> **STATED GOAL**:
Word for word, restate every line of the material.

> **RECORDS SUPPLIED**:
%%

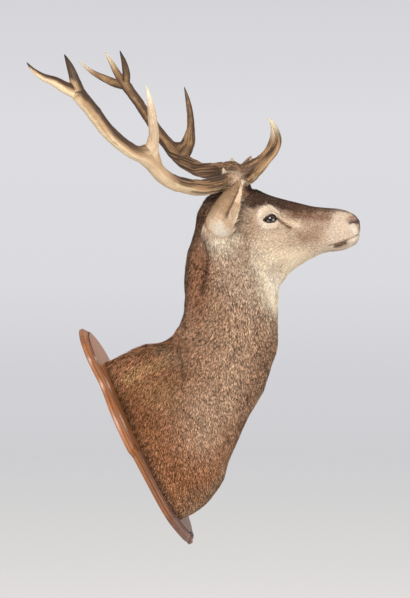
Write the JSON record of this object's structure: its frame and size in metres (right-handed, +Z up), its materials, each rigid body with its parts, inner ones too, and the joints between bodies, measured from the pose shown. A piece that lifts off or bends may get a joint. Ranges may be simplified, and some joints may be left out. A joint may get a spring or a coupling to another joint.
{
  "type": "shoulder_mount",
  "caption": "Red deer stag shoulder mount with a turned-up neck and eleven-point antlers, on a wooden shield plaque",
  "frame": {"origin": "Middle of the plaque's back face, where the neck's middle line meets the wall", "axes": "+Y into the wall, -Y out into the room the way the animal faces, +Z up, +X the animal's own left"},
  "size_m": [0.8536, 0.8629, 1.4336],
  "materials": {
    "varnished_wood": "gloss",
    "coat": "matte",
    "ear": "matte",
    "eye": "gloss",
    "antler": "satin"
  },
  "bodies": {
    "root": {"board": "varnished_wood", "trunk": "coat", "neck_lower": "coat", "neck_upper": "coat", "head": "coat", "jaw": "coat", "ear_left": "ear", "ear_right": "ear", "eye_left": "eye", "eye_right": "eye", "antler_left_base": "antler", "antler_left_brow": "antler", "antler_left_stub": "antler", "antler_left_upper": "antler", "antler_left_trez": "antler", "antler_left_crown_front": "antler", "antler_left_crown_middle": "antler", "antler_left_crown_rear": "antler", "antler_right_base": "antler", "antler_right_brow": "antler", "antler_right_stub": "antler", "antler_right_upper": "antler", "antler_right_trez": "antler", "antler_right_crown_front": "antler", "antler_right_crown_rear": "antler"}
  },
  "joints": []
}
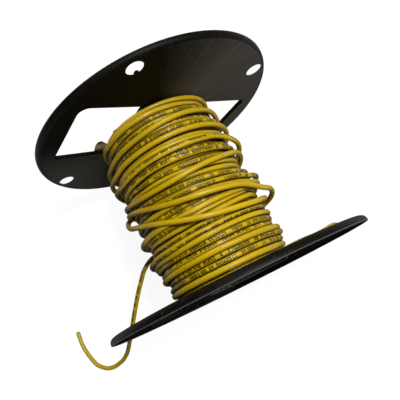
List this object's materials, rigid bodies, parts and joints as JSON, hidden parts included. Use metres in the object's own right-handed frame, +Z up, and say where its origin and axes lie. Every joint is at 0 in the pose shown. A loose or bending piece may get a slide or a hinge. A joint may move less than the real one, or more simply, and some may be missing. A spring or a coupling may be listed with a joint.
{
  "type": "wire spool",
  "caption": "Steel spool with two pressed flanges on a fibre core, holding the last turns of yellow building wire, with its free end lying on the floor.",
  "frame": {"origin": "on the surface that the spool lies on, under the middle of its axis", "axes": "+X along the spool's axis from the far flange to the near one, +Z up from the surface, -Y to the side where the free end lies"},
  "size_m": [0.1345, 0.219, 0.1648],
  "materials": {
    "flange_black": "semi-gloss black enamel",
    "arbor_steel": "zinc plated",
    "core_kraft": "kraft fibre",
    "wire_jacket": "clear nylon over yellow insulation",
    "conductor_copper": "bare copper, freshly cut"
  },
  "bodies": {
    "root": {"far_flange": "flange_black", "near_flange": "flange_black", "arbor_tube": "arbor_steel", "core_tube": "core_kraft", "inner_layers": "wire_jacket", "outer_winding": "wire_jacket", "loose_turns": "wire_jacket", "slack_turn": "wire_jacket", "wire_tail": "wire_jacket", "tail_conductor": "conductor_copper"}
  },
  "joints": []
}
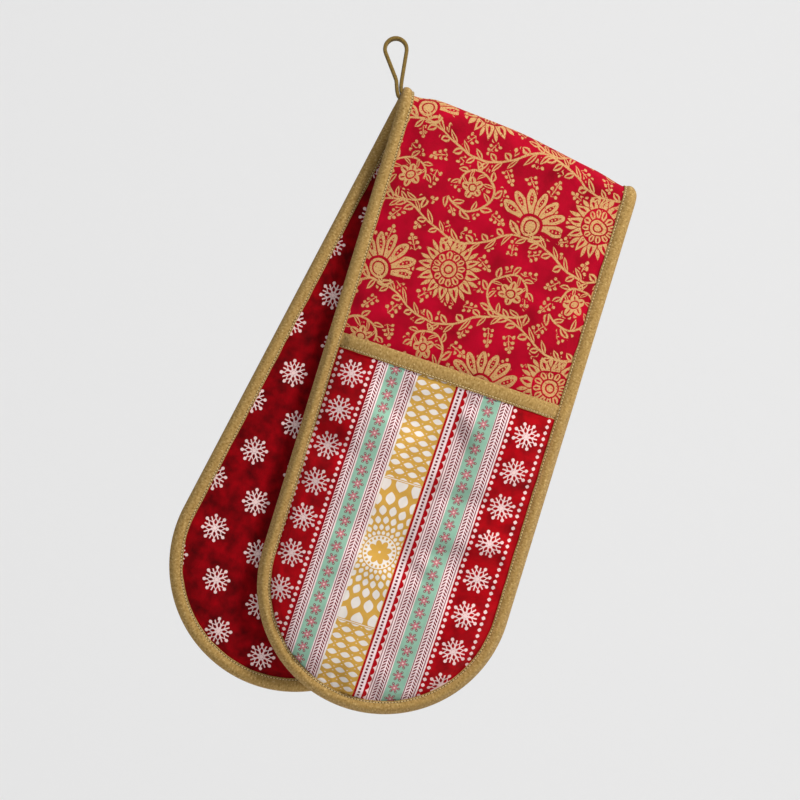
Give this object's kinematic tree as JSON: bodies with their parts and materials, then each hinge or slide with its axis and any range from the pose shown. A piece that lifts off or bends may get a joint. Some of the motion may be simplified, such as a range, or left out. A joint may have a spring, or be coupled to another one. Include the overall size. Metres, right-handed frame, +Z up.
{
  "type": "double oven glove",
  "caption": "Long padded strip folded in half over a hanging loop, with a round-ended hand pocket at each end and a bound edge.",
  "frame": {"origin": "inner top of the hanging loop, where a hook or peg bears", "axes": "+Z up along the hanging glove, -Y out of the front half's printed face, +X to the right as seen from the front"},
  "size_m": [0.3319, 0.052, 0.4778],
  "materials": {
    "outer_print": "crimson cotton printed with gold scrollwork",
    "backing_print": "deep red cotton with scattered white snowflakes",
    "pocket_print": "printed cotton in lengthwise bands of red, mint, white and mustard",
    "lining": "plain natural cotton",
    "wadding": "matt fibre wadding",
    "binding": "mottled old gold bias binding, machine stitched",
    "loop_tape": "old gold folded tape"
  },
  "bodies": {
    "loop": {"hang_loop": "loop_tape"},
    "fold_mid": {"fold_mid_outer_fabric": "outer_print", "fold_mid_wadding": "wadding", "fold_mid_backing": "backing_print", "fold_mid_left_binding": "binding", "fold_mid_right_binding": "binding"},
    "fold_front": {"fold_front_outer_fabric": "outer_print", "fold_front_wadding": "wadding", "fold_front_backing": "backing_print", "fold_front_left_binding": "binding", "fold_front_right_binding": "binding"},
    "fold_rear": {"fold_rear_outer_fabric": "outer_print", "fold_rear_wadding": "wadding", "fold_rear_backing": "backing_print", "fold_rear_left_binding": "binding", "fold_rear_right_binding": "binding"},
    "front_half": {"front_outer_fabric": "outer_print", "front_wadding": "wadding", "front_backing": "backing_print", "front_edge_binding": "binding"},
    "rear_half": {"rear_outer_fabric": "outer_print", "rear_wadding": "wadding", "rear_backing": "backing_print", "rear_edge_binding": "binding"},
    "front_pocket": {"front_pocket_fabric": "pocket_print", "front_pocket_wadding": "wadding", "front_pocket_lining": "lining", "front_pocket_mouth_binding": "binding"},
    "rear_pocket": {"rear_pocket_fabric": "pocket_print", "rear_pocket_wadding": "wadding", "rear_pocket_lining": "lining", "rear_pocket_mouth_binding": "binding"}
  },
  "joints": [
    {"name": "loop_swing", "type": "hinge", "parent": "loop", "child": "fold_mid", "pos_m": [0, 0, -0.04], "axis": [0, 1, 0], "range_deg": [-40, 40]},
    {"name": "front_lift", "type": "hinge", "parent": "fold_mid", "child": "fold_front", "pos_m": [0.08773, -0.00497, -0.07153], "axis": [-0.9249, 0, 0.3803], "range_deg": [0, 45]},
    {"name": "front_lift_lower", "type": "hinge", "parent": "fold_front", "child": "front_half", "pos_m": [0.08505, -0.012, -0.07803], "axis": [-0.9249, 0, 0.3803], "range_deg": [0, 45]},
    {"name": "rear_lift", "type": "hinge", "parent": "fold_mid", "child": "fold_rear", "pos_m": [0.08773, 0.00497, -0.07153], "axis": [0.9249, 0, -0.3803], "range_deg": [0, 45]},
    {"name": "rear_lift_lower", "type": "hinge", "parent": "fold_rear", "child": "rear_half", "pos_m": [0.08505, 0.012, -0.07803], "axis": [0.9249, 0, -0.3803], "range_deg": [0, 45]},
    {"name": "front_pocket_open", "type": "hinge", "parent": "front_half", "child": "front_pocket", "pos_m": [-0.03113, -0.013, -0.46279], "axis": [0.9563, 0, -0.2924], "range_deg": [0, 8], "stiffness_Nm_per_rad": 0.15, "springref_deg": -5.73},
    {"name": "rear_pocket_open", "type": "hinge", "parent": "rear_half", "child": "rear_pocket", "pos_m": [-0.10859, 0.013, -0.44386], "axis": [-0.8854, 0, 0.4648], "range_deg": [0, 8], "stiffness_Nm_per_rad": 0.15, "springref_deg": -5.73}
  ],
  "couplings": [
    {"joint": "front_lift_lower", "follows": "front_lift", "ratio": 1},
    {"joint": "rear_lift_lower", "follows": "rear_lift", "ratio": 1}
  ]
}
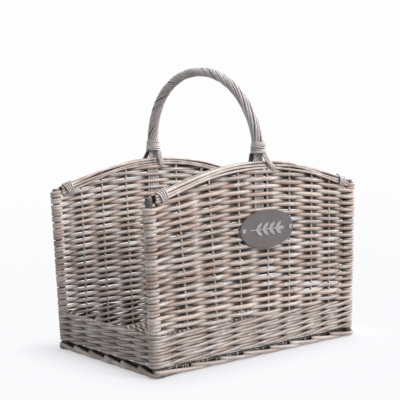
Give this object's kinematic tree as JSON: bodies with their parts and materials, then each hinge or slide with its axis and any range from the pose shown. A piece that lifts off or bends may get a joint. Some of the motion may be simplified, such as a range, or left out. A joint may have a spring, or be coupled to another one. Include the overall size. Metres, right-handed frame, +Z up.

%%

> **OUTPUT BELOW**:
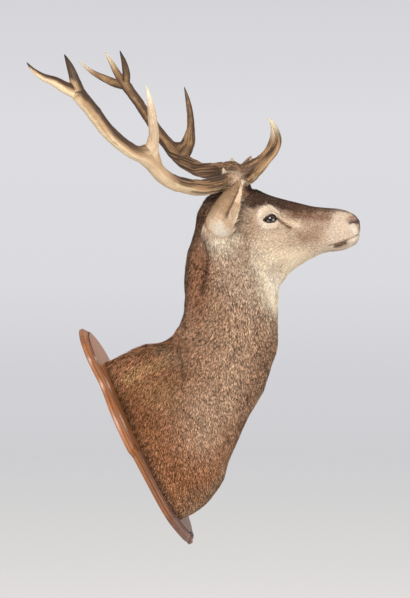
Write the JSON record of this object's structure: its frame and size in metres (right-handed, +Z up), its materials, each rigid body with its parts, inner ones too, and the joints between bodies, measured from the pose shown. A piece that lifts off or bends may get a joint. Ranges may be simplified, and some joints may be left out. A joint may get a spring or a coupling to another joint.
{
  "type": "shoulder_mount",
  "caption": "Red deer stag shoulder mount with a turned-up neck and eleven-point antlers, on a wooden shield plaque",
  "frame": {"origin": "Middle of the plaque's back face, where the neck's middle line meets the wall", "axes": "+Y into the wall, -Y out into the room the way the animal faces, +Z up, +X the animal's own left"},
  "size_m": [0.8536, 0.8629, 1.4336],
  "materials": {
    "varnished_wood": "gloss",
    "coat": "matte",
    "ear": "matte",
    "eye": "gloss",
    "antler": "satin"
  },
  "bodies": {
    "root": {"board": "varnished_wood", "trunk": "coat", "neck_lower": "coat", "neck_upper": "coat", "head": "coat", "jaw": "coat", "ear_left": "ear", "ear_right": "ear", "eye_left": "eye", "eye_right": "eye", "antler_left_base": "antler", "antler_left_brow": "antler", "antler_left_stub": "antler", "antler_left_upper": "antler", "antler_left_trez": "antler", "antler_left_crown_front": "antler", "antler_left_crown_middle": "antler", "antler_left_crown_rear": "antler", "antler_right_base": "antler", "antler_right_brow": "antler", "antler_right_stub": "antler", "antler_right_upper": "antler", "antler_right_trez": "antler", "antler_right_crown_front": "antler", "antler_right_crown_rear": "antler"}
  },
  "joints": []
}
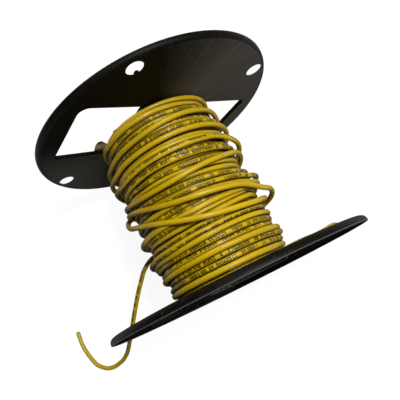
List this object's materials, rigid bodies, parts and joints as JSON, hidden parts included. Use metres in the object's own right-handed frame, +Z up, and say where its origin and axes lie. Every joint is at 0 in the pose shown. A loose or bending piece may get a slide or a hinge. A joint may move less than the real one, or more simply, and some may be missing. A spring or a coupling may be listed with a joint.
{
  "type": "wire spool",
  "caption": "Steel spool with two pressed flanges on a fibre core, holding the last turns of yellow building wire, with its free end lying on the floor.",
  "frame": {"origin": "on the surface that the spool lies on, under the middle of its axis", "axes": "+X along the spool's axis from the far flange to the near one, +Z up from the surface, -Y to the side where the free end lies"},
  "size_m": [0.1345, 0.219, 0.1648],
  "materials": {
    "flange_black": "semi-gloss black enamel",
    "arbor_steel": "zinc plated",
    "core_kraft": "kraft fibre",
    "wire_jacket": "clear nylon over yellow insulation",
    "conductor_copper": "bare copper, freshly cut"
  },
  "bodies": {
    "root": {"far_flange": "flange_black", "near_flange": "flange_black", "arbor_tube": "arbor_steel", "core_tube": "core_kraft", "inner_layers": "wire_jacket", "outer_winding": "wire_jacket", "loose_turns": "wire_jacket", "slack_turn": "wire_jacket", "wire_tail": "wire_jacket", "tail_conductor": "conductor_copper"}
  },
  "joints": []
}
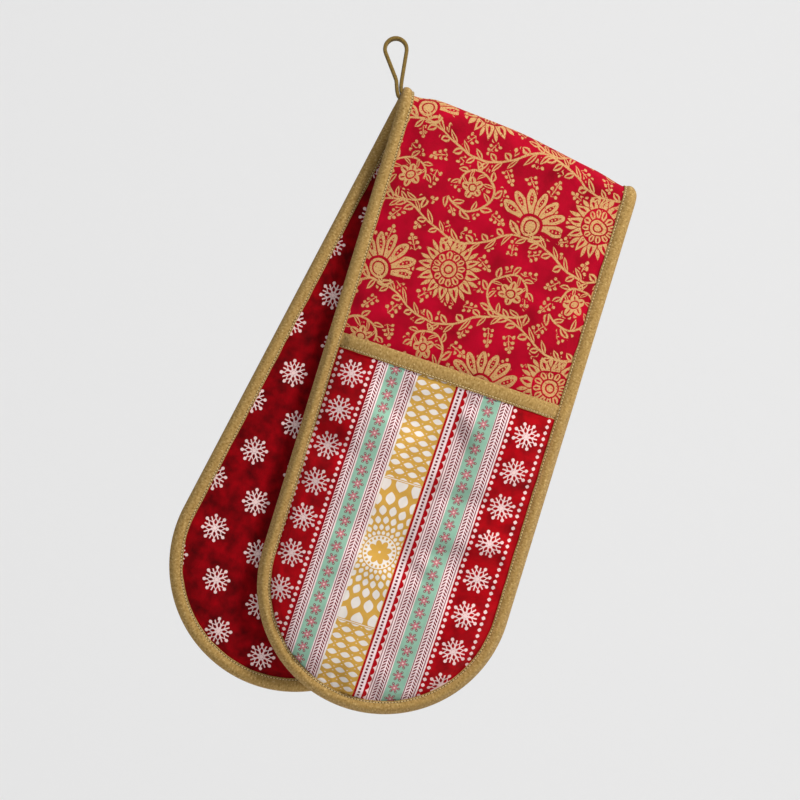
Give this object's kinematic tree as JSON: bodies with their parts and materials, then each hinge or slide with its axis and any range from the pose shown. A piece that lifts off or bends may get a joint. Some of the motion may be simplified, such as a range, or left out. A joint may have a spring, or be coupled to another one. Include the overall size. Metres, right-handed frame, +Z up.
{
  "type": "double oven glove",
  "caption": "Long padded strip folded in half over a hanging loop, with a round-ended hand pocket at each end and a bound edge.",
  "frame": {"origin": "inner top of the hanging loop, where a hook or peg bears", "axes": "+Z up along the hanging glove, -Y out of the front half's printed face, +X to the right as seen from the front"},
  "size_m": [0.3319, 0.052, 0.4778],
  "materials": {
    "outer_print": "crimson cotton printed with gold scrollwork",
    "backing_print": "deep red cotton with scattered white snowflakes",
    "pocket_print": "printed cotton in lengthwise bands of red, mint, white and mustard",
    "lining": "plain natural cotton",
    "wadding": "matt fibre wadding",
    "binding": "mottled old gold bias binding, machine stitched",
    "loop_tape": "old gold folded tape"
  },
  "bodies": {
    "loop": {"hang_loop": "loop_tape"},
    "fold_mid": {"fold_mid_outer_fabric": "outer_print", "fold_mid_wadding": "wadding", "fold_mid_backing": "backing_print", "fold_mid_left_binding": "binding", "fold_mid_right_binding": "binding"},
    "fold_front": {"fold_front_outer_fabric": "outer_print", "fold_front_wadding": "wadding", "fold_front_backing": "backing_print", "fold_front_left_binding": "binding", "fold_front_right_binding": "binding"},
    "fold_rear": {"fold_rear_outer_fabric": "outer_print", "fold_rear_wadding": "wadding", "fold_rear_backing": "backing_print", "fold_rear_left_binding": "binding", "fold_rear_right_binding": "binding"},
    "front_half": {"front_outer_fabric": "outer_print", "front_wadding": "wadding", "front_backing": "backing_print", "front_edge_binding": "binding"},
    "rear_half": {"rear_outer_fabric": "outer_print", "rear_wadding": "wadding", "rear_backing": "backing_print", "rear_edge_binding": "binding"},
    "front_pocket": {"front_pocket_fabric": "pocket_print", "front_pocket_wadding": "wadding", "front_pocket_lining": "lining", "front_pocket_mouth_binding": "binding"},
    "rear_pocket": {"rear_pocket_fabric": "pocket_print", "rear_pocket_wadding": "wadding", "rear_pocket_lining": "lining", "rear_pocket_mouth_binding": "binding"}
  },
  "joints": [
    {"name": "loop_swing", "type": "hinge", "parent": "loop", "child": "fold_mid", "pos_m": [0, 0, -0.04], "axis": [0, 1, 0], "range_deg": [-40, 40]},
    {"name": "front_lift", "type": "hinge", "parent": "fold_mid", "child": "fold_front", "pos_m": [0.08773, -0.00497, -0.07153], "axis": [-0.9249, 0, 0.3803], "range_deg": [0, 45]},
    {"name": "front_lift_lower", "type": "hinge", "parent": "fold_front", "child": "front_half", "pos_m": [0.08505, -0.012, -0.07803], "axis": [-0.9249, 0, 0.3803], "range_deg": [0, 45]},
    {"name": "rear_lift", "type": "hinge", "parent": "fold_mid", "child": "fold_rear", "pos_m": [0.08773, 0.00497, -0.07153], "axis": [0.9249, 0, -0.3803], "range_deg": [0, 45]},
    {"name": "rear_lift_lower", "type": "hinge", "parent": "fold_rear", "child": "rear_half", "pos_m": [0.08505, 0.012, -0.07803], "axis": [0.9249, 0, -0.3803], "range_deg": [0, 45]},
    {"name": "front_pocket_open", "type": "hinge", "parent": "front_half", "child": "front_pocket", "pos_m": [-0.03113, -0.013, -0.46279], "axis": [0.9563, 0, -0.2924], "range_deg": [0, 8], "stiffness_Nm_per_rad": 0.15, "springref_deg": -5.73},
    {"name": "rear_pocket_open", "type": "hinge", "parent": "rear_half", "child": "rear_pocket", "pos_m": [-0.10859, 0.013, -0.44386], "axis": [-0.8854, 0, 0.4648], "range_deg": [0, 8], "stiffness_Nm_per_rad": 0.15, "springref_deg": -5.73}
  ],
  "couplings": [
    {"joint": "front_lift_lower", "follows": "front_lift", "ratio": 1},
    {"joint": "rear_lift_lower", "follows": "rear_lift", "ratio": 1}
  ]
}
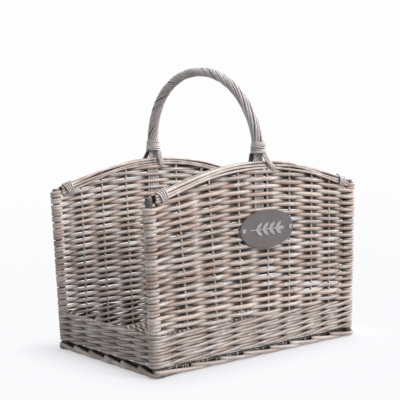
Give this object's kinematic tree as JSON: bodies with their parts and materials, then each hinge or slide with its axis and any range from the pose shown. A piece that lifts off or bends may get a joint. Some of the motion may be simplified, such as a range, or left out. A joint may have a spring, or be coupled to another one. Include the overall size. Metres, right-handed frame, +Z up.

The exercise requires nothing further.